JDX is proud to be celebrating International Men’s Day today. A day designed to focus on men and boy’s health, improving gender relations and gender equality and promoting basic humanitarian values. We can hardly have failed to notice the amount of attention men’s mental health is getting currently, and so wanted to pause and reflect on mental health for men, why it’s a problem and what we can do in the workplace to improve things.
Yes, but is it really a problem?
Evidence indicates that it is. The chart below shows the most common mental health illnesses, along with women Vs men who are diagnosed in the UK. We can see that far more women are diagnosed than men (around 21% more women are diagnosed with Mixed Anxiety and Depression, 32% more women diagnosed with Anxiety and 16% more diagnosed with depression).
Bear in mind that this data relies on diagnosed disorders; not how many men or women might be suffering, but how many feel able to seek help.
Contrast this with how many men Vs women are diagnosed with alcohol or drug disorders. We can see that men are 44% more likely to suffer from alcohol addiction and 32% more likely to suffer from drug addiction. This indicates a reliance from men on self-medication, leading to potentially devastating results- 76% of suicides in the UK are committed by men.
It is widely accepted that societal gender norms promote an ideology that men should be “tough” and “fearless”, and that this complicates the issue as many men feel they are not a “man” if they show any sign of weakness.
Men may fail to recognise or act on warning signs and may be unwilling or unable to seek help.
How can we help?
- Remove pressure- Without realising we can use language and assign tasks that put unnecessary stress on men and the idea of ‘manliness’. At JDX we believe gender equality needs to support and protect both genders, and so we designed and rolled out unconscious bias training- open to all staff, and mandatory for all managers, so that our staff are more aware of the decisions they’re making and use of language. And so that they are empowered to call people out when we believe a decision or process is biased.
- Training on mental health- The most important thing we can do is raise awareness. At JDX we designed and rolled out mental health training for all managers so that managers can better identify signs of someone suffering from poor mental health and understand how to best approach and support them. A manager picking up on symptoms and not being too scared to talk to someone, could literally be the difference between life and death.

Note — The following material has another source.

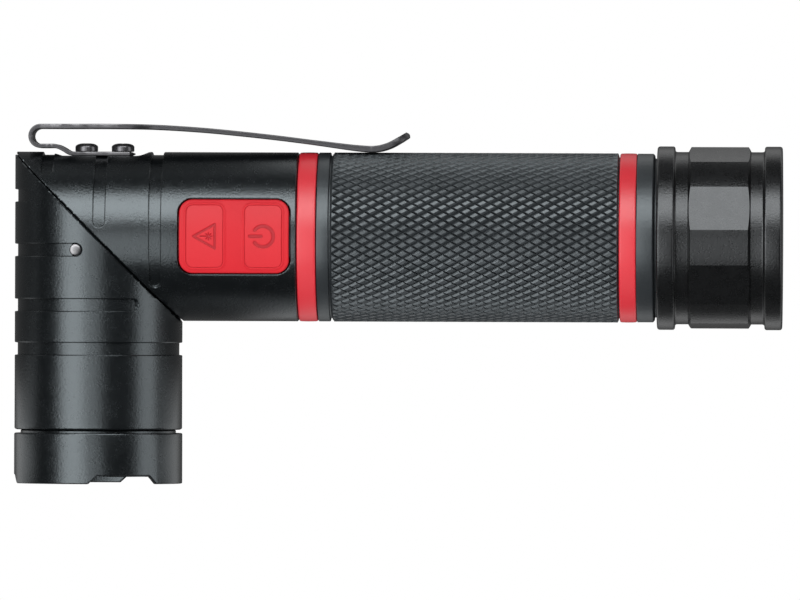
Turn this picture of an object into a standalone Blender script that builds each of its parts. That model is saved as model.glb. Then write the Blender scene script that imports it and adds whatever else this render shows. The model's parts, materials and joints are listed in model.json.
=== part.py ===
"""Swivel-head torch: a tube along +X, a head leg along -Y, the clip on +Y and the buttons on +Z.

Every piece is modelled about the point where the tube axis meets the head axis, and one empty
then lifts the whole torch so that its base is at z = 0 and its middle is at the origin.
"""

import math

import bmesh
import bpy
from mathutils import Matrix, Vector

mm = 0.001

# --- Driving dimensions -----------------------------------------------------------------------
ROUND_STEPS = 40          # sides of the large turned pieces
FINE_STEPS = 24           # sides of the inner turned pieces
SMALL_STEPS = 12          # sides of screws, pins and cells

FIT = 0.3 * mm            # gap kept between pieces that touch
SEAM = FIT / 2            # each piece stays this far from a shared seam

GRIP_WALL = 3.35 * mm     # battery tube, from its bore to the outside of the torch
BODY_WALL = 3.8 * mm      # body housing round the switches
NECK_WALL = 1.7 * mm
HEAD_WALL = 2.6 * mm
END_WALL = 3.0 * mm       # thickness of both 45-degree end walls
EDGE = 0.4 * mm           # small turned chamfer

HEAD_LENGTH = 44.5 * mm   # from the crossing of the axes to the bezel rim
BEZEL_LENGTH = 9.4 * mm
HEAD_NECK_STEP = 1.3 * mm # the bezel's neck is this much below the head's surface
HEAD_NECK_LENGTH = 4.2 * mm

FRONT_RING_X = 36.2 * mm  # front face of the front accent ring
RING_WIDTH = 3.4 * mm
REAR_RING_WIDTH = 3.1 * mm
COLLAR_WIDTH = 2.25 * mm
REAR_COLLAR_WIDTH = 3.2 * mm
GROOVE_WIDTH = 0.75 * mm
REAR_GROOVE_WIDTH = 0.5 * mm
GROOVE_DEPTH = 0.6 * mm
GRIP_LENGTH = 50.8 * mm
RING_THICK = 1.6 * mm
BODY_NECK_LENGTH = 9.8 * mm
TUBE_NECK_WALL = 2.45 * mm
TUBE_NECK_LENGTH = 7.0 * mm

CAP_STEP = 1.3 * mm       # the cap stands this far out past the tube
CAP_GROOVE_DEPTH = 1.0 * mm
CAP_FACET_STEP = 0.1 * mm # the facets are this much below the cap's collars
CAP_LENGTH = 22.5 * mm
CAP_COLLAR = 3.2 * mm
CAP_GROOVE = 2.4 * mm
CAP_THREAD_DEPTH = 8.7 * mm
CAP_ROUND = 0.5 * mm      # rounded edges of the cap's collars
CAP_GAP = 0.4 * mm        # open seam between the tube and the cap
FLAT_COUNT = 7
FLAT_WIDE = math.radians(29)
FLAT_START = math.radians(19.5)
MAGNET_R = 10.0 * mm
MAGNET_THICK = 4.0 * mm

MAGNET_BELOW = 0.1 * mm   # the magnet's face lies this far inside the cap's end
TAIL_SEAL_AT = 1.6 * mm   # from the tube's shoulder to its seal groove
TAIL_SEAL_WIDE = 1.5 * mm
TAIL_SEAL_DEEP = 1.0 * mm
TAIL_SEAL_GAP = 0.15 * mm

SLOT_WIDTH = 2.15 * mm
SLOT_DEPTH = 0.54 * mm
BODY_SLOTS = ((-8.9 * mm, 47), (0.75 * mm, 5.7), (10.75 * mm, -37.6))  # x, front end in degrees
HEAD_SLOTS = ((-7.3 * mm, 53), (2.5 * mm, 8.3), (12.4 * mm, -31.3))    # distance down the leg
HEAD_RING_GROOVE = 20.25 * mm
NOTCH_COUNT = 3
NOTCH_START = math.radians(20.3)
NOTCH_RIM_WIDE = math.radians(51.6)
NOTCH_TOP_WIDE = math.radians(37.8)
NOTCH_DEPTH = 1.4 * mm

BOOT_X = 25.0 * mm        # middle of the boot along the tube
BOOT_LENGTH = 19.8 * mm
BOOT_WIDTH = 13.2 * mm
BOOT_CORNER = 2.45 * mm
BOOT_RISE = 0.25 * mm     # the boot stands this far out of the body
BOOT_THICK = 3.4 * mm
BOOT_LIP = 0.9 * mm       # how far the flange inside the housing reaches past the boot
PAD_RIM = 1.35 * mm        # red left beyond each pad, along the boot
PAD_SIDE = 1.05 * mm       # and beside each pad
PAD_STRIP = 3.9 * mm       # and between the two pads
PAD_LENGTH = (BOOT_LENGTH - PAD_STRIP) / 2 - PAD_RIM
PAD_WIDTH = BOOT_WIDTH - 2 * PAD_SIDE
PAD_CORNER = 1.2 * mm
PAD_SPACING = PAD_LENGTH + PAD_STRIP
PAD_THICK = 2.2 * mm
PAD_RISE = 0.35 * mm
PRESS = 0.6 * mm          # travel of each button
PLUNGER_R = 1.6 * mm
SWITCH_SIDE = 6.0 * mm
SWITCH_BODY = 3.2 * mm
SWITCH_NUB_R = 1.75 * mm
SWITCH_NUB = 0.8 * mm
SWITCH_BELOW = 3.9 * mm   # from the underside of a pad to the top of its switch
BOARD_THICK = 1.0 * mm
BOARD_EDGE = 1.5 * mm     # the switch board reaches this far past the pads on each side
DRIVER_FROM_END = 3.6 * mm

SPINDLE_R = 6.0 * mm
SPINDLE_BORE_R = 3.4 * mm
FLANGE_R = 9.0 * mm
FLANGE_THICK = 1.5 * mm
WASHER_THICK = 0.9 * mm
NUT_THICK = 3.0 * mm
NUT_R = 8.5 * mm
SEAL_R = 8.5 * mm         # middle of the face seal
SEAL_SECTION = 0.65 * mm
THREAD_SHOWN = 0.5 * mm   # spindle thread past the nut
KEY_WIDTH = 1.6 * mm      # slot across the nut for a pin spanner
KEY_DEPTH = 1.0 * mm

CELL_R = 5.1 * mm
CELL_LENGTH = 43.6 * mm
CELL_NUB_R = 1.9 * mm
CELL_NUB = 0.9 * mm
CELL_APART = 0.7 * mm
CELL_CLEAR = 0.45 * mm    # from the cells to the bore of the tube
CELL_COUNT = 3
CARRIER_END = 1.8 * mm
CARRIER_ROD_R = 1.5 * mm
CARRIER_GAP = 1.6 * mm    # from the body's neck to the battery carrier
CONTACT_THICK = 1.2 * mm
SPRING_WIRE_R = 0.45 * mm
FRONT_SPRING_R = (4 * mm, 2 * mm)      # at its wide and its narrow end
TAIL_SPRING_R = (3 * mm, 7 * mm)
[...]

- Provide and publicise safe ways in which they can talk- We say too often that ‘men don’t talk about these things’, but maybe it is more that they aren’t given the opportunities to talk about them? Men are less likely to visit their GP than women, and so it is essential that we reflect on our workplaces and benefits and whether they are equipped to support someone needing help. For example, do you have an employee assistance programme, and is this well advertised and used? Do you offer access to a Doctor or private health care, and does this include counselling support if required? Do you promote a culture where people can be vulnerable even at senior positions, and your staff feel safe? Do you have a trained mental health first aider on site?
None of these things on their own will solve the overriding problem with men and mental health, but if we do our best as employers to protect and support men, we believe we can make a real difference.